The farmers at Botanga produce their rice for direct milling, which means the rice does not dry on the field. But because there are not enough rice milling factories in the North, the farmers are compelled to depend on aggregators from the South.

Avnash is the only rice miller in the Northern Region at the moment, but the farmers consider its pricing unfavourable, according to Issahaku Mohammed Alhassan and Joseph Tong Kulbil.

“Avnash has been here on several occasions but the pricing is not favourably to we farmers here,” Issahaku said. “Well, the fact is that Avnash deals with upland farms as well as the irrigation farms, and the conditions of the irrigation project are different from those outside fields.

“The cost of production on the irrigation scheme is higher than the cost of production on the upland fields. So, if you are going to use conditions of the upland as a yardstick to buy projects here, you see that the farmer is at a disadvantage. So any time they come here it is the pricing that drives them away, because the price would not make us break even.”
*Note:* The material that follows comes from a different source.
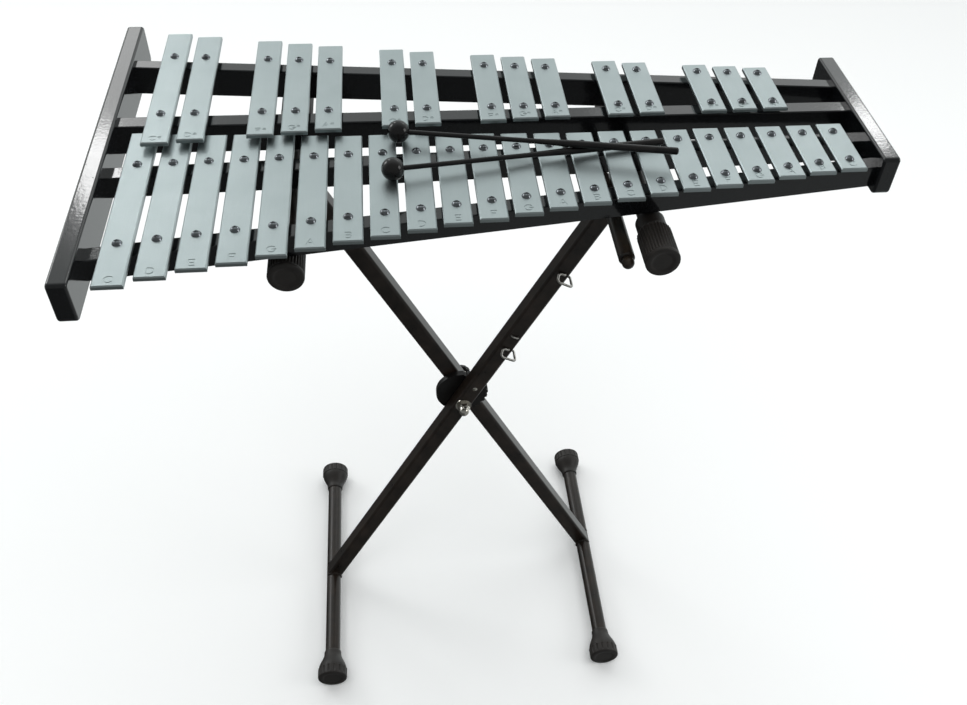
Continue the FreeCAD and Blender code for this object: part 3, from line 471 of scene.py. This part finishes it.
# ---------------------------------------------------------------- the stand
@dataclass
class StandMetal:
    """Tubes, discs, fasteners and the nylon knob of the stand."""

    def finish(self) -> None:
        """Dress every part of the stand but its rubber."""
        metal = {
            Shade.TUBE: ["leg_a", "leg_b", "arm_a", "arm_b", "left_foot_tube", "right_foot_tube"],
            Shade.DISC: ["clutch_disc_front", "clutch_disc_rear"],
            Shade.NICKEL: ["pivot_bolt", "pivot_washers", "acorn_nut", "leg_b_rivet"],
            Shade.WIRE: ["wire_clips"],
            Shade.ROD: ["accessory_rod"],
            Shade.KNOB: ["clutch_knob"],
        }
        for shade, nodes in metal.items():
            dress(nodes, shade.build())


@dataclass
class RubberSleeves:
    """Ribbed rubber sleeves that the instrument's rails rest on, one at each end of both arms.

    Each sleeve is a closed shell turned about the arm: an end disc inside a raised rim, a plain lip, a
    ribbed barrel and, at the front, a plain collar. The radius of the barrel at an angle is the root
    radius plus the rib height times a rounded cosine.
    """

    ribs: int = 34
    rib_height_mm: float = 0.9
    columns_per_rib: int = 10
    bore_mm: float = 10.3
    end_thickness_mm: float = 3.0
    collar_mm: float = 14.1
    barrel_front_mm: float = 42.0
    collar_length_mm: float = 18.0
    barrel_rear_mm: float = 80.0
    crest_sharpness: float = 0.7
    profile_step_mm: float = 2.0

    def shell(self, centre: Vector, radius: float, end: float, inward: float, barrel_mm: float,
              collar_length_mm: float) -> np.ndarray:
        """Return the grid of one sleeve.

        Args:
            centre: a point on the arm's axis.
            radius: the sleeve's outer radius.
            end: y of the closed end.
            inward: 1 when the sleeve runs towards +Y from its closed end, otherwise -1.
            barrel_mm: length of the ribbed barrel.
            collar_length_mm: length of the plain collar, or 0 for none.

        Returns:
            Points of shape (rows, columns, 3).
        """
        rim = radius / MM
        root = rim - self.rib_height_mm
        outline = [
            (0.9, 0.5), (0.9, 9.6), (0.35, 10.6), (0.0, 11.4), (0.0, 13.2), (0.35, rim - 0.9),
            (1.0, rim - 0.25), (1.9, rim), (3.0, rim), (3.6, rim - 0.3), (4.0, root - 0.2), (4.6, root),
            (barrel_mm - 2.4, root),
            (barrel_mm - 0.8, root - 0.3), (barrel_mm, root - 1.1),
        ]
        if collar_length_mm:
            total = barrel_mm + collar_length_mm
            outline += [(barrel_mm + 0.4, self.collar_mm + 0.4), (barrel_mm + 1.0, self.collar_mm),
                        (total - 1.0, self.collar_mm), (total - 0.3, self.collar_mm - 0.3),
                        (total, self.collar_mm - 0.9)]
        else:
            total = barrel_mm
            outline += [(total, self.bore_mm + 0.9)]
        outline += [(total, self.bore_mm), (self.end_thickness_mm, self.bore_mm),
                    (self.end_thickness_mm, 0.5)]
        profile = along_profile(outline, self.profile_step_mm)
        turn = np.linspace(0.0, 2.0 * np.pi, self.ribs * self.columns_per_rib, endpoint=False)
        crest = (0.5 + 0.5 * np.cos(self.ribs * turn)) ** self.crest_sharpness
        distance, ring = profile[:, :1], profile[:, 1:]
        outside = ring > self.collar_mm + 0.5
        barrel = smoothstep(4.0, 5.2, distance)
        barrel = barrel * (1.0 - smoothstep(barrel_mm - 2.2, barrel_mm - 0.9, distance))
        reach = ring + outside * barrel * self.rib_height_mm * crest
        return turned(centre, end, inward, distance, reach, turn)

    def build(self) -> None:
        """Build the sleeves of both arms in place of the plain ones."""
        for node, body in (("arm_a_sleeves", "arm_sleeves"), ("arm_b_sleeves", "front_leg")):
            low, high = corners(node)
            centre = (low + high) / 2
            radius = (high.x - low.x) / 2
            front = self.shell(centre, radius, low.y, 1.0, self.barrel_front_mm, self.collar_length_mm)
            rear = self.shell(centre, radius, high.y, -1.0, self.barrel_rear_mm, 0.0)
            piece = rings_to_mesh(f"moulded_{node}", [front, rear])
            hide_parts(node)
            place(piece, body, Shade.RUBBER.build())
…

“Avnash have got their own conditions, [under] which you the farmer after farming have to bring the rice yourself,” Joseph also said. “Then they have to do some grading which they take and come and tell you, ‘Your rice is grade one, grade two,’ and every grade has its price. So when they come and tell you your rice is grade three and they are paying you this much you have no say.

“Besides, the payment is not instant. They will give about three weeks or two weeks to come and pay. And you know, as farmers, this is the time we are shifting from the dry to the wet season which we have to continue. So, on an irrigation project, as you see. we have two seasons, dry and wet. If you harvest in the dry season you are preparing to enter the wet season and if you harvest in the wet season you are preparing to enter the dry season. So Avnash conditions is something that the farmers are unable to comply.”

Subsidies beyond rainy seaon

Obed Asamoah and Lucy Nsor are buyers from Kumasi. They explained why they cannot trade at the farmers“ price.

“To sell a bag for GHC300 is too high for buyers,” Asamoah said. “We buyers want to buy it at GHC250 but they disagree with us.

“GHC300 for a bag will not help us. Those buying the rice, we sell it on large scale. So, based on what we are selling, if we just use it to measure this one it won’t help us. The 270 is too much for us, too. We will prefer it at GHC250.

“This rice has nothing inside but we just want to buy and sell. It has too much green in it. They really need to leave it for three weeks before they harvest it, so that it will be ready for us,” Lucy Nsor said.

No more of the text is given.